**Directive:**
Write out all of the lines below, exactly and completely.
-- start of Data extract --
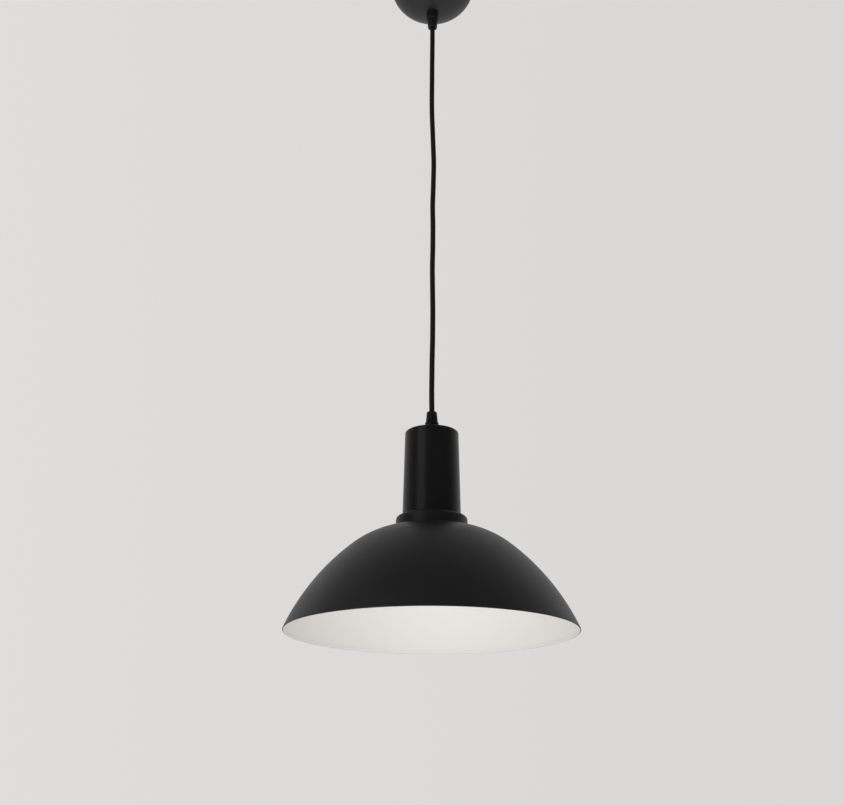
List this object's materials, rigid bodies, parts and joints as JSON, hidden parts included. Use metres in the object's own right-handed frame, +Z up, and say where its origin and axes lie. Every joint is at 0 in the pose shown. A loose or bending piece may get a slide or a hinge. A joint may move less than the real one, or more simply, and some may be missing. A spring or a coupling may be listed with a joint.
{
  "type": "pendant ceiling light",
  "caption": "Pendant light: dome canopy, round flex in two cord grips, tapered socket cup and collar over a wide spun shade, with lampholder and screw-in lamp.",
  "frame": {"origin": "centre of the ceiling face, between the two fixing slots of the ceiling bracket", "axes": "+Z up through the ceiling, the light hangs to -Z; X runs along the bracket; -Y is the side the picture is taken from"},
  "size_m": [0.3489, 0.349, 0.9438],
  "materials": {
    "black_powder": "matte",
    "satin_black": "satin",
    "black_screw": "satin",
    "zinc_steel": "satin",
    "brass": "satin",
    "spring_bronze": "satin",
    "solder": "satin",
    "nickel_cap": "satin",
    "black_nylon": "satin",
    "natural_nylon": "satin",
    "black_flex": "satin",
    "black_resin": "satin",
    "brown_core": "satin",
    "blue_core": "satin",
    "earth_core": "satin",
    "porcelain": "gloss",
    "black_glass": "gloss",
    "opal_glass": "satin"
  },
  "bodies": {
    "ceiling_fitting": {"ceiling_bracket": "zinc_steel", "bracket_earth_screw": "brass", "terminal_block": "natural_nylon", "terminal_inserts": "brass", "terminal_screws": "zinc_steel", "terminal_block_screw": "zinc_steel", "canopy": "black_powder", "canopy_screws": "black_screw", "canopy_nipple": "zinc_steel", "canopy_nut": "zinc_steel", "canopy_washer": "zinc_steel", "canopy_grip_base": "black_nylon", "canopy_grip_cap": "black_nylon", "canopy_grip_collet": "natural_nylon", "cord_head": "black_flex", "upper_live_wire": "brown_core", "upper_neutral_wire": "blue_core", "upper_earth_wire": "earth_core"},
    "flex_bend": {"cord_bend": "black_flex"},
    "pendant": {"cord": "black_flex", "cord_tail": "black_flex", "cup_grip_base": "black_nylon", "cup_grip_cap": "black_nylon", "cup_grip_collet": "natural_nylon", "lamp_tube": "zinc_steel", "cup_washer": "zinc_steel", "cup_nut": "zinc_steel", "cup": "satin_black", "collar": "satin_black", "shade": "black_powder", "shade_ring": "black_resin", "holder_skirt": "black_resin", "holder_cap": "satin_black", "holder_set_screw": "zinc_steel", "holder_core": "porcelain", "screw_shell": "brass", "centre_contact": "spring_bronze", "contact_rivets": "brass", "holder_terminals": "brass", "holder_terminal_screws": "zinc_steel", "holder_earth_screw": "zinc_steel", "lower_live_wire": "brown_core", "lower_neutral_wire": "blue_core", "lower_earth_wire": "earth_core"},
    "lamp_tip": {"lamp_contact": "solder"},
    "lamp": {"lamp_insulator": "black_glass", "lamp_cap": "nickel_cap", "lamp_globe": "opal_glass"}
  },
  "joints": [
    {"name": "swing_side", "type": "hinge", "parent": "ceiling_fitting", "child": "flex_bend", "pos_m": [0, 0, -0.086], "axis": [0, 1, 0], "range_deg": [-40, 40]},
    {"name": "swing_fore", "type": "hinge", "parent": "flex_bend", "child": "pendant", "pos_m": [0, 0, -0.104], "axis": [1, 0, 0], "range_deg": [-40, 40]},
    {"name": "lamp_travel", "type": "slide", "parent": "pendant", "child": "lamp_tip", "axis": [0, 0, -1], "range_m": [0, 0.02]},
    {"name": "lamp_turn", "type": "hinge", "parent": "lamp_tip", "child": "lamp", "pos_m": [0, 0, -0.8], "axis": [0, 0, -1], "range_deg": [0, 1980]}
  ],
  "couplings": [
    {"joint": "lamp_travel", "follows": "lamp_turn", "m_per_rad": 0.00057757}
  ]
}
-- end of Data extract --
**Response:**
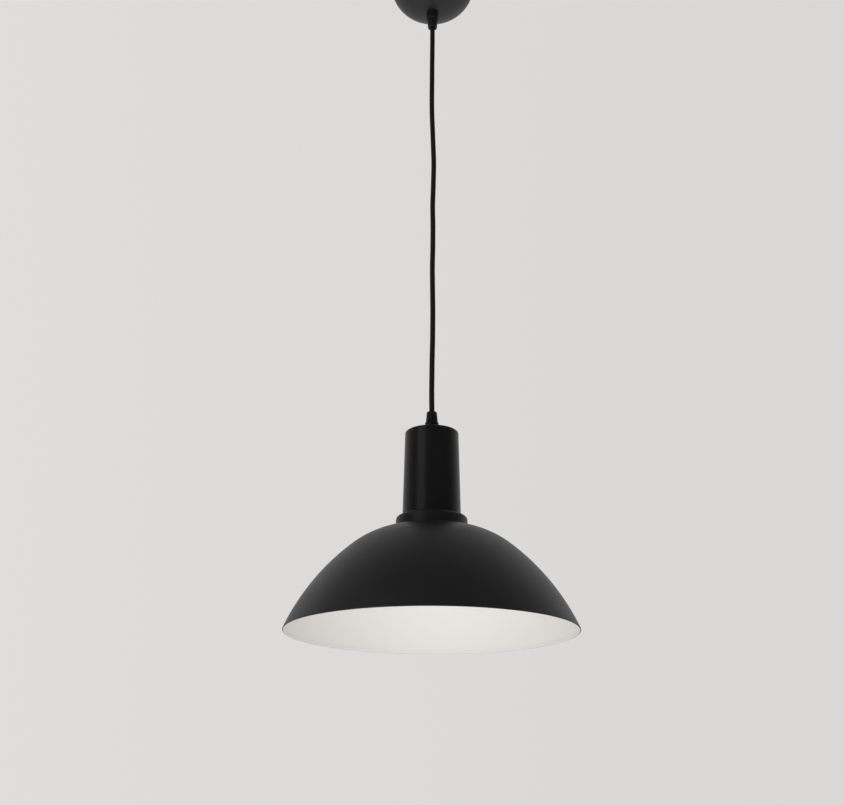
List this object's materials, rigid bodies, parts and joints as JSON, hidden parts included. Use metres in the object's own right-handed frame, +Z up, and say where its origin and axes lie. Every joint is at 0 in the pose shown. A loose or bending piece may get a slide or a hinge. A joint may move less than the real one, or more simply, and some may be missing. A spring or a coupling may be listed with a joint.
{
  "type": "pendant ceiling light",
  "caption": "Pendant light: dome canopy, round flex in two cord grips, tapered socket cup and collar over a wide spun shade, with lampholder and screw-in lamp.",
  "frame": {"origin": "centre of the ceiling face, between the two fixing slots of the ceiling bracket", "axes": "+Z up through the ceiling, the light hangs to -Z; X runs along the bracket; -Y is the side the picture is taken from"},
  "size_m": [0.3489, 0.349, 0.9438],
  "materials": {
    "black_powder": "matte",
    "satin_black": "satin",
    "black_screw": "satin",
    "zinc_steel": "satin",
    "brass": "satin",
    "spring_bronze": "satin",
    "solder": "satin",
    "nickel_cap": "satin",
    "black_nylon": "satin",
    "natural_nylon": "satin",
    "black_flex": "satin",
    "black_resin": "satin",
    "brown_core": "satin",
    "blue_core": "satin",
    "earth_core": "satin",
    "porcelain": "gloss",
    "black_glass": "gloss",
    "opal_glass": "satin"
  },
  "bodies": {
    "ceiling_fitting": {"ceiling_bracket": "zinc_steel", "bracket_earth_screw": "brass", "terminal_block": "natural_nylon", "terminal_inserts": "brass", "terminal_screws": "zinc_steel", "terminal_block_screw": "zinc_steel", "canopy": "black_powder", "canopy_screws": "black_screw", "canopy_nipple": "zinc_steel", "canopy_nut": "zinc_steel", "canopy_washer": "zinc_steel", "canopy_grip_base": "black_nylon", "canopy_grip_cap": "black_nylon", "canopy_grip_collet": "natural_nylon", "cord_head": "black_flex", "upper_live_wire": "brown_core", "upper_neutral_wire": "blue_core", "upper_earth_wire": "earth_core"},
    "flex_bend": {"cord_bend": "black_flex"},
    "pendant": {"cord": "black_flex", "cord_tail": "black_flex", "cup_grip_base": "black_nylon", "cup_grip_cap": "black_nylon", "cup_grip_collet": "natural_nylon", "lamp_tube": "zinc_steel", "cup_washer": "zinc_steel", "cup_nut": "zinc_steel", "cup": "satin_black", "collar": "satin_black", "shade": "black_powder", "shade_ring": "black_resin", "holder_skirt": "black_resin", "holder_cap": "satin_black", "holder_set_screw": "zinc_steel", "holder_core": "porcelain", "screw_shell": "brass", "centre_contact": "spring_bronze", "contact_rivets": "brass", "holder_terminals": "brass", "holder_terminal_screws": "zinc_steel", "holder_earth_screw": "zinc_steel", "lower_live_wire": "brown_core", "lower_neutral_wire": "blue_core", "lower_earth_wire": "earth_core"},
    "lamp_tip": {"lamp_contact": "solder"},
    "lamp": {"lamp_insulator": "black_glass", "lamp_cap": "nickel_cap", "lamp_globe": "opal_glass"}
  },
  "joints": [
    {"name": "swing_side", "type": "hinge", "parent": "ceiling_fitting", "child": "flex_bend", "pos_m": [0, 0, -0.086], "axis": [0, 1, 0], "range_deg": [-40, 40]},
    {"name": "swing_fore", "type": "hinge", "parent": "flex_bend", "child": "pendant", "pos_m": [0, 0, -0.104], "axis": [1, 0, 0], "range_deg": [-40, 40]},
    {"name": "lamp_travel", "type": "slide", "parent": "pendant", "child": "lamp_tip", "axis": [0, 0, -1], "range_m": [0, 0.02]},
    {"name": "lamp_turn", "type": "hinge", "parent": "lamp_tip", "child": "lamp", "pos_m": [0, 0, -0.8], "axis": [0, 0, -1], "range_deg": [0, 1980]}
  ],
  "couplings": [
    {"joint": "lamp_travel", "follows": "lamp_turn", "m_per_rad": 0.00057757}
  ]
}